New Program Teaches Athletes To Save Athletes
An estimated 7 million teenagers nationwide are involved in high school sports. And whether it’s football, basketball, or even cheerleading, injuries happen. But there are no universal requirements regarding medical personnel or athletic trainers at games and practices.
A new program in San Diego is trying to fill the gap.
In May 2009, two weeks before graduation, Tommy Mallon was playing in his final lacrosse game at Santa Fe Christian High School in Solana Beach.
At one point, Mallon and an opposing player went for a ground ball. They smashed into each other, and Mallon went down.
Luckily, the school had an athletic trainer on the sidelines. As she kneeled over him, Mallon told her he couldn’t feel the back of his neck. She had someone call 911.
"I had broken my neck in three places," Mallon said. "So, if I had gotten up, I could have severed my spinal cord. All my doctors either told me that I would have died, or at least been a quadriplegic."
The National Athletic Trainers Association says every year, sports injuries put about 30,000 high school athletes in the hospital. Even so, only about four out of ten high schools nationwide have an athletic trainer.
That’s the impetus for a new program called Athletes Saving Athletes.
At Torrey Pines High School, an instructor barks commands to a roomful of student athletes. In this segment of the Athletes Saving Athletes program, teens are learning how to perform CPR.
Tommy Mallon’s mom, Beth, launched the program in January.
"We’re not trying to train athletes to take the position of an athletic trainer," Beth Mallon pointed out. "But we’re training them to do is what an emergency situation looks like, and what you might be able to do as an athlete."
That includes teaching students how to recognize some of the signs of heat stroke. They also learn the importance of not moving an athlete that may have suffered a back or spinal injury.
"They learn plays, they’re in AP courses, they’re smart kids. They’ve just never been given this knowledge," Mallon said. "They just assume that there’s a supervising adult out there that’s gonna take care of them, and that’s not always the case."

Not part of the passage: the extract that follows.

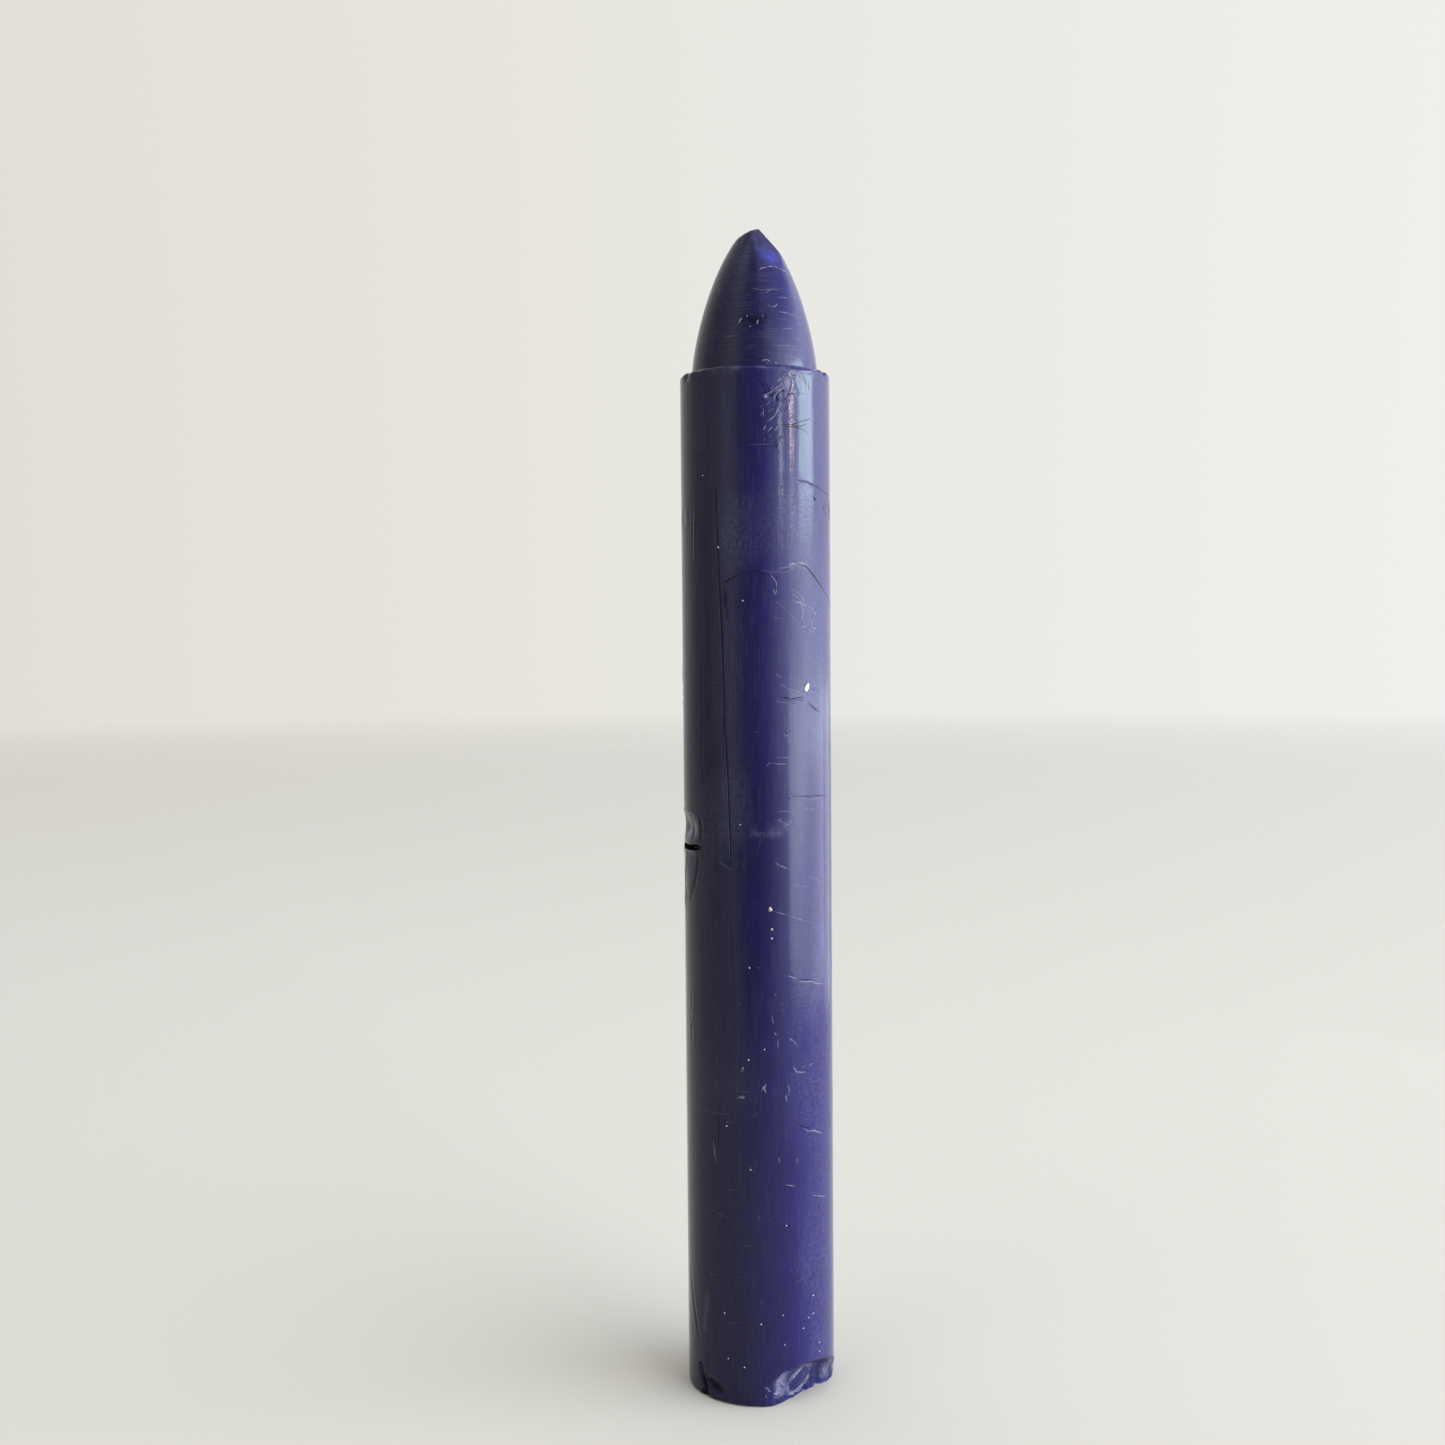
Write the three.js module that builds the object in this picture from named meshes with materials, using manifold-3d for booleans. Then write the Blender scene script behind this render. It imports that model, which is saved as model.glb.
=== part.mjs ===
// A thick wax crayon that stands on its base, tip up, with no paper wrapper.
//
// It is one casting: pigmented wax is poured into a straight mould and sets as a single stick, so
// the bullet nose, the ledge round it and the barrel are one body. Use has worn flats on the tip,
// and knocks have chipped the foot and gouged one side.
//
// Millimetres, +Z up. The origin is the middle of the base, and the front of the stick faces -Y.
// A bearing is measured round the stick from the front: 90 degrees is the +X side.

import * as THREE from 'three';
import * as BufferGeometryUtils from 'three/addons/utils/BufferGeometryUtils.js';
import Module from 'manifold-3d';

// ---------------------------------------------------------------- driving dimensions

const BARREL_DIAMETER = 11.5;
const MOULDED_LENGTH = 90;
const LEDGE_HEIGHT = 78.6;           // where the barrel ends and the nose begins
const NOSE_BASE_SHARE = 0.84;        // the nose's width at the ledge, as a share of the barrel's
const NOSE_HEIGHT_POWER = 1.45;      // these two powers round the nose off into a blunt bullet
const NOSE_WIDTH_POWER = 0.63;

const FOOT_EDGE_RADIUS = 0.3;
const RIM_EDGE_RADIUS = 0.35;
const LEDGE_FILLET = 0.2;

const SIDES = 72;                    // facets round the stick
const ROUNDING_STEPS = 4;            // facets along each rounded edge
const NOSE_STEPS = 16;

// Writing has left two flats that meet at the highest point, which lies a little off the axis.
// A flat slopes down towards its bearing, by its slant below the horizontal.
const PEAK_OFFSET = 0.5;
const PEAK_HEIGHT = 89.85;
const TOP_FLAT = { bearing: -90, slant: 27 };
const FRONT_FLAT = { bearing: 38, slant: 54 };

// Every chip is the bite of an ellipsoid: how far its middle stands outside the barrel wall, its
// bearing and height, and its half sizes inwards, round the stick and upwards.
const FOOT_CHIP_RIGHT = { bearing: 47, height: 0.1, outside: 0.35, inwards: 1.85, around: 4.5, upwards: 2.9 };
const FOOT_CHIP_LEFT = { bearing: -52, height: 0, outside: 0.3, inwards: 0.95, around: 2.7, upwards: 1.7 };
const THUMB_GOUGE = { bearing: -70, height: 44, outside: 0.5, inwards: 0.85, around: 2.6, upwards: 1.35 };
const NAIL_SLIT = { bearing: -68, height: 42.6, outside: 0.2, inwards: 0.75, around: 2.1, upwards: 0.16 };

const BARREL_RADIUS = BARREL_DIAMETER / 2;
const NOSE_BASE_RADIUS = BARREL_RADIUS * NOSE_BASE_SHARE;
const NOSE_LENGTH = MOULDED_LENGTH - LEDGE_HEIGHT;

const DEGREE = Math.PI / 180;

// ---------------------------------------------------------------- solids and booleans

const wasm = await Module();
wasm.setup();

/** A closed three.js geometry as a solid that can be joined and cut. */
function solid(geometry) {
  const bare = geometry.clone();
  bare.deleteAttribute('normal');
  bare.deleteAttribute('uv');
  const merged = BufferGeometryUtils.mergeVertices(bare, 1e-4);
  const mesh = new wasm.Mesh({
    numProp: 3,
    vertProperties: new Float32Array(merged.attributes.position.array),
    triVerts: new Uint32Array(merged.index.array),
  });
  return new wasm.Manifold(mesh);
}

/** A solid as a three.js geometry again. */
function geometryOf(manifold) {
  const { vertProperties, triVerts } = manifold.getMesh();
  const geometry = new THREE.BufferGeometry();
  geometry.setAttribute('position', new THREE.BufferAttribute(vertProperties, 3));
  geometry.setIndex(new THREE.BufferAttribute(triVerts, 1));
  geometry.computeVertexNormals();
  return geometry;
}

// ---------------------------------------------------------------- the casting

/** Points on a quarter circle from one angle to another, in degrees. */
function arc(centreX, centreY, radius, from, to) {
  const points = [];
  for (let i = 0; i <= ROUNDING_STEPS; i += 1) {
    const angle = (from + ((to - from) * i) / ROUNDING_STEPS) * DEGREE;
    points.push(new THREE.Vector2(centreX + radius * Math.cos(angle), centreY + radius * Math.sin(angle)));
  }
  return points;
}

/** The nose's outline: radius = base radius * (1 - (height share) ^ a) ^ b, a blunt bullet. */
function noseOutline() {
  const points = [];
  for (let i = 0; i < NOSE_STEPS; i += 1) {
    // Steps grow finer towards the tip, where the outline turns fastest.
    const share = Math.sin((i / NOSE_STEPS) * 90 * DEGREE);
    const height = LEDGE_HEIGHT + LEDGE_FILLET + (NOSE_LENGTH - LEDGE_FILLET) * share;
    const radius = NOSE_BASE_RADIUS * (1 - share ** NOSE_HEIGHT_POWER) ** NOSE_WIDTH_POWER;
    points.push(new THREE.Vector2(radius, height));
  }
  points.push(new THREE.Vector2(0, MOULDED_LENGTH));
  return points;
}

/** The stick as it leaves the mould: base, barrel, ledge and nose in one turned outline. */
function castStick() {
  const outline = [
    new THREE.Vector2(0, 0),
    ...arc(BARREL_RADIUS - FOOT_EDGE_RADIUS, FOOT_EDGE_RADIUS, FOOT_EDGE_RADIUS, -90, 0),
    ...arc(BARREL_RADIUS - RIM_EDGE_RADIUS, LEDGE_HEIGHT - RIM_EDGE_RADIUS, RIM_EDGE_RADIUS, 0, 90),
    new THREE.Vector2(NOSE_BASE_RADIUS + LEDGE_FILLET, LEDGE_HEIGHT),
    ...noseOutline(),
  ];
  return new THREE.LatheGeometry(outline, SIDES).rotateX(90 * DEGREE);
}

// ---------------------------------------------------------------- wear and damage

/** The bite of one chip: an ellipsoid turned to its bearing and set at its height. */
function bite({ bearing, height, outside, inwards, around, upwards }) {
  const reach = BARREL_RADIUS + outside;
  return new THREE.SphereGeometry(1, 32, 20)
    .rotateX(90 * DEGREE)
    .scale(around, inwards, upwards)
    .translate(0, -reach, height)
    .rotateZ(bearing * DEGREE);
}

/** What one flat has lost: a block whose underside lies in the flat and meets the highest point. */
function wornAway({ bearing, slant }) {
  const size = BARREL_DIAMETER;
  return new THREE.BoxGeometry(size, size, size)
    .translate(0, 0, size / 2)
    .rotateX(slant * DEGREE)
    .rotateZ(bearing * DEGREE)
    .translate(PEAK_OFFSET, 0, PEAK_HEIGHT);
}

function waxStick() {
  const bites = [FOOT_CHIP_RIGHT, FOOT_CHIP_LEFT, THUMB_GOUGE, NAIL_SLIT].map(bite);
  const removed = [...bites, ...[TOP_FLAT, FRONT_FLAT].map(wornAway)];
  let stick = solid(castStick());
  for (const geometry of removed) {
    stick = stick.subtract(solid(geometry));
  }
  return geometryOf(stick);
}

// ---------------------------------------------------------------- materials and assembly

function blueVioletWax() {
  return new THREE.MeshStandardMaterial({ color: 0x2a2260, roughness: 0.38, metalness: 0 });
}

function named(name, geometry, material) {
  const mesh = new THREE.Mesh(geometry, material);
  mesh.name = name;
  return mesh;
}

const crayon = new THREE.Group();
crayon.add(named('wax_stick', waxStick(), blueVioletWax()));

export default crayon;
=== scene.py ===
import math

import bpy
import numpy as np
from mathutils import Matrix, Vector


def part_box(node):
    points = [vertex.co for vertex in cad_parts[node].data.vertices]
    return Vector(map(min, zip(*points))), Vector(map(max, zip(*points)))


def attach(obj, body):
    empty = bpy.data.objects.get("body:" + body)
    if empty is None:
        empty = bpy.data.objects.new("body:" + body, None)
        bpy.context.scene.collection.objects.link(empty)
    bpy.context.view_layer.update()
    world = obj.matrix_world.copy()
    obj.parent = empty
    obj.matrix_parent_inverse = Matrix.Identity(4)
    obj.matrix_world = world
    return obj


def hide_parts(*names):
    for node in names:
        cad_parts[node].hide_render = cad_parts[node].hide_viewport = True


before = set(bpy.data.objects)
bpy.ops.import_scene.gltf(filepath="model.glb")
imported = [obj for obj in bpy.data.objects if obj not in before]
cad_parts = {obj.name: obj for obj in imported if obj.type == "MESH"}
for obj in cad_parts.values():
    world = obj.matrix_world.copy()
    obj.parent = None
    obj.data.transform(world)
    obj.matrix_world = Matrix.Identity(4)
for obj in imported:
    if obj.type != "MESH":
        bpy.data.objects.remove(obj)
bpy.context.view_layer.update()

# A bare wax crayon that stands on its foot. Shapes are worked out in millimetres and written to
# the meshes in metres. A bearing is measured round the stick in degrees from its front, which
# faces -Y, and 90 is the +X side. A spot on the stick is (bearing, height).

MM = 0.001
STICK_LOW, STICK_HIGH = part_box("wax_stick")

BARREL_RADIUS = (STICK_HIGH.x - STICK_LOW.x) / 2 / MM
PEAK_HEIGHT = STICK_HIGH.z / MM

# The casting's own shape, as the solid model has it.
MOULDED_LENGTH = 90.0
LEDGE_HEIGHT = 78.6
NOSE_BASE_RADIUS = 0.84 * BARREL_RADIUS
NOSE_HEIGHT_POWER = 1.45
NOSE_WIDTH_POWER = 0.63
FOOT_EDGE_RADIUS = 0.3
RIM_EDGE_RADIUS = 0.3

# The furthest that a mark may stand out from the barrel.
PROUDEST = 0.06

SEED = 41


# ------------------------------------------------------------------ grids and noise

def smooth(low, high, x):
    """0 below low and 1 above high, by the cubic 3t^2 - 2t^3 between them."""
    t = np.clip((x - low) / (high - low), 0, 1)
    return t * t * (3 - 2 * t)


def spread(low, high, count, bands, coarse):
    """Count places from low to high, set by their crowding: one each coarse step everywhere, plus
    one each fine step inside every band (from, to, fine), with soft ends. The crowding is summed
    along the line, and the places are where the sum passes equal shares."""
    line = np.linspace(low, high, 20001)
    crowding = np.full_like(line, 1 / coarse)
    for start, end, fine in bands:
        edge = 0.12 * (end - start)
        crowding += smooth(start - edge, start, line) * (1 - smooth(end, end + edge, line)) / fine
    total = np.concatenate([[0], np.cumsum((crowding[1:] + crowding[:-1]) / 2)])
    return np.interp(np.linspace(0, 1, count), total / total[-1], line)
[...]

He said each school district sets its own policy.
"There’s not a standard for medical personnel throughout the state," Schneipp explained. "And to be honest, I think the reason, is there are different levels of financial ability to pay for those kind of people in different school districts."
Schniepp said ideally, all high schools should have an athletic trainer on staff. But given the financial challenges districts face, it’s not practical.
"And when you’re havin’ to make decisions of a trainer for a 1:30 practice, or a fulltime teacher to help students learn how to read, it’s a tough call for people who make those decisions," Schniepp said.
Dr. Evans believes it makes sense to train young athletes to be first responders.
"You can get a group of five-year-olds, kindergarteners, to understand the use of an A.E.D. and save someone’s life in 10 to 15 minutes of training. We can certainly do it with high school seniors," Evans argued. "And ultimately, around concussion awareness, that’s a fundamental skill I’d love for everyone in the public to have. Sadly enough, when most people get that knowledge, it’s after they’ve had the concussion. So why not before?"
Beth Mallon said that’s the philosophy behind the Athletes Saving Athletes program.
"You know, we spend so much money in the best equipment, the best helmet, the private lessons, but we spend very little in proper medical care, and who’s on the sidelines taking care of your athlete when a catastrophic injury occurs.
Mallon has taken her program to three local high schools so far this year. She’ll train athletes at four more schools in the county over the next few months.